## GOAL OF THE EXERCISE
Please repeat all of the lines that follow, exactly as written.

——

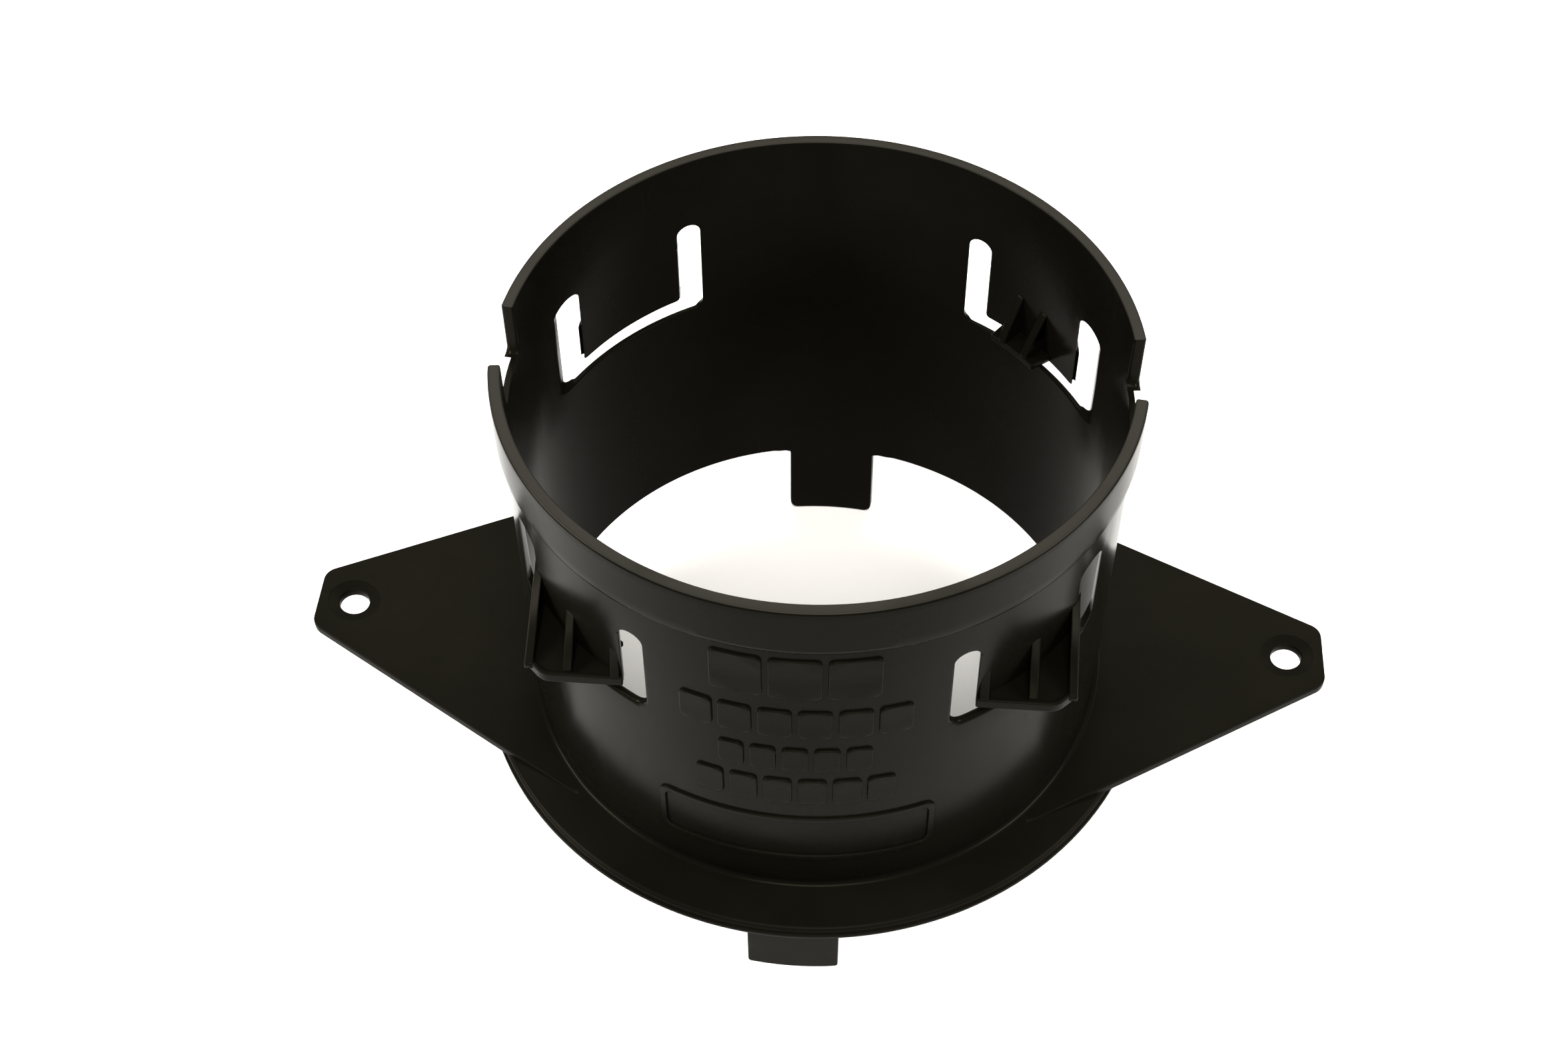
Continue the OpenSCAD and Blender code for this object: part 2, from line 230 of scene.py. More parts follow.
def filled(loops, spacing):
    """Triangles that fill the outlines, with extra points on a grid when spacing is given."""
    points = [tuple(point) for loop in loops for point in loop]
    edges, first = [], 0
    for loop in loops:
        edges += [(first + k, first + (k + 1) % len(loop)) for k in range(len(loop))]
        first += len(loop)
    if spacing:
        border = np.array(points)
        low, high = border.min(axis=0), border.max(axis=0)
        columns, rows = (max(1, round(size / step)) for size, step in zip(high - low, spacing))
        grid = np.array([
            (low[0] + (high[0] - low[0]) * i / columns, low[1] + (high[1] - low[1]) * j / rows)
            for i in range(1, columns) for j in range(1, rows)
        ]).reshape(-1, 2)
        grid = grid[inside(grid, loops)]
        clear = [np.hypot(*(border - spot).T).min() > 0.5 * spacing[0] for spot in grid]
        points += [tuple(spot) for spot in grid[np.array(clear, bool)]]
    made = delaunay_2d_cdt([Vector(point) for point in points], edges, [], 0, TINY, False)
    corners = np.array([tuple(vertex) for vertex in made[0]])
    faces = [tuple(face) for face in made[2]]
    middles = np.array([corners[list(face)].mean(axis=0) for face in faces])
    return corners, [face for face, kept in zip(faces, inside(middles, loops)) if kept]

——

## RESULT
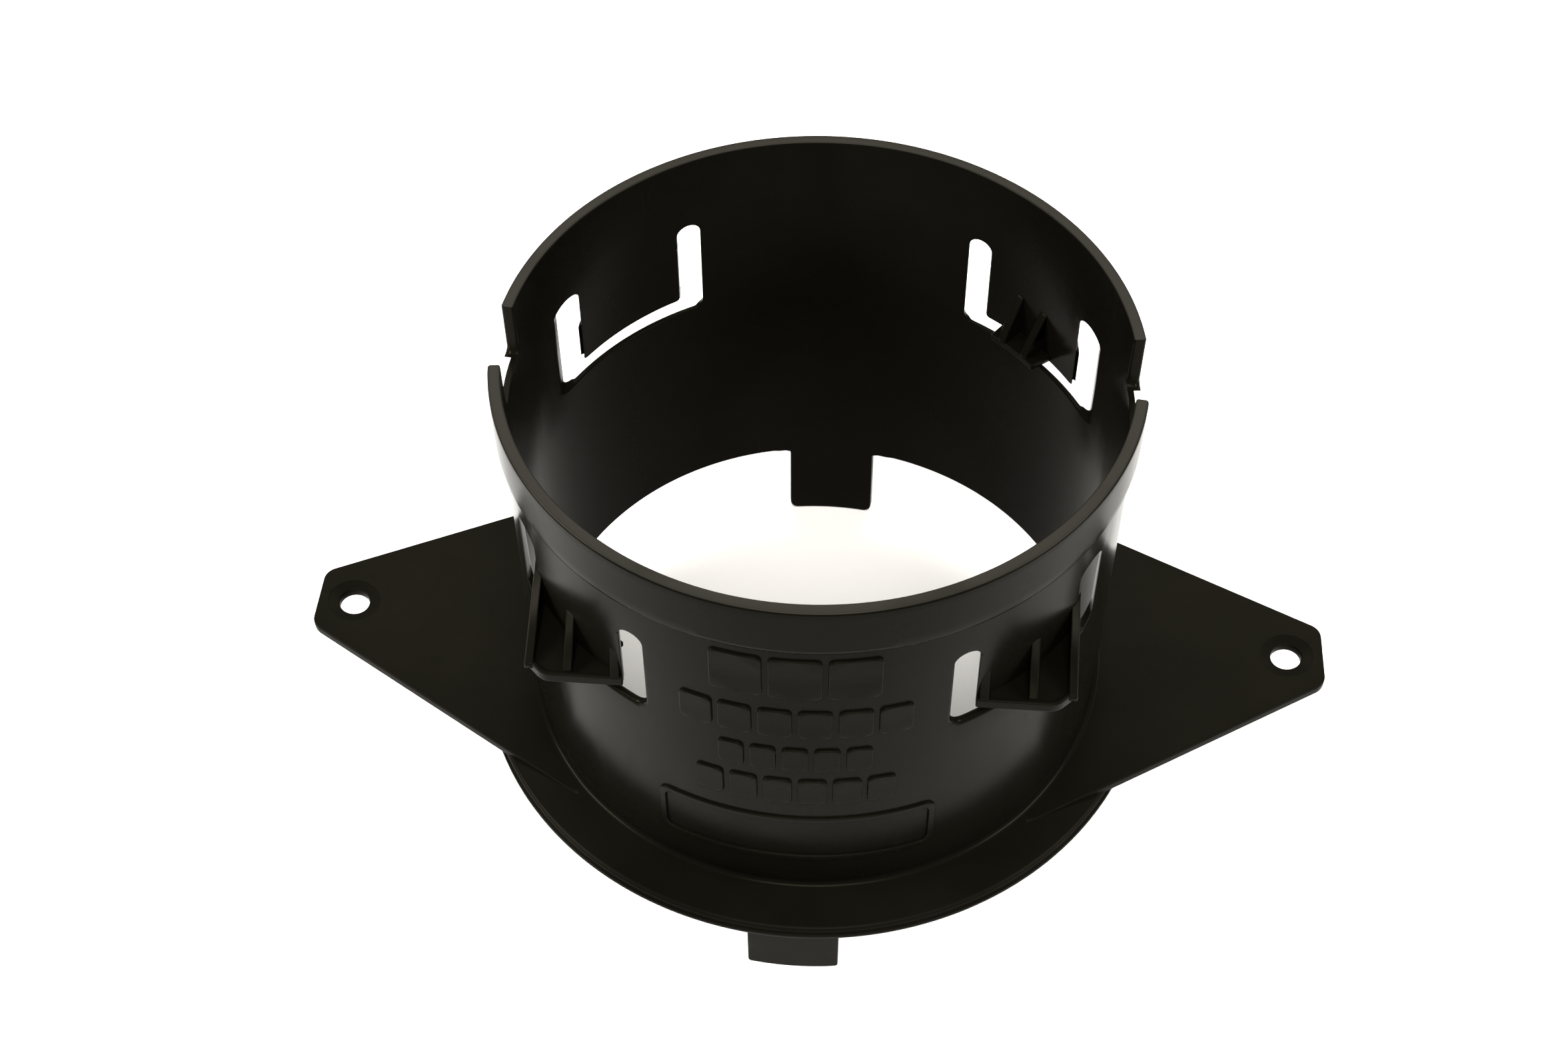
Continue the OpenSCAD and Blender code for this object: part 2, from line 230 of scene.py. More parts follow.
def filled(loops, spacing):
    """Triangles that fill the outlines, with extra points on a grid when spacing is given."""
    points = [tuple(point) for loop in loops for point in loop]
    edges, first = [], 0
    for loop in loops:
        edges += [(first + k, first + (k + 1) % len(loop)) for k in range(len(loop))]
        first += len(loop)
    if spacing:
        border = np.array(points)
        low, high = border.min(axis=0), border.max(axis=0)
        columns, rows = (max(1, round(size / step)) for size, step in zip(high - low, spacing))
        grid = np.array([
            (low[0] + (high[0] - low[0]) * i / columns, low[1] + (high[1] - low[1]) * j / rows)
            for i in range(1, columns) for j in range(1, rows)
        ]).reshape(-1, 2)
        grid = grid[inside(grid, loops)]
        clear = [np.hypot(*(border - spot).T).min() > 0.5 * spacing[0] for spot in grid]
        points += [tuple(spot) for spot in grid[np.array(clear, bool)]]
    made = delaunay_2d_cdt([Vector(point) for point in points], edges, [], 0, TINY, False)
    corners = np.array([tuple(vertex) for vertex in made[0]])
    faces = [tuple(face) for face in made[2]]
    middles = np.array([corners[list(face)].mean(axis=0) for face in faces])
    return corners, [face for face, kept in zip(faces, inside(middles, loops)) if kept]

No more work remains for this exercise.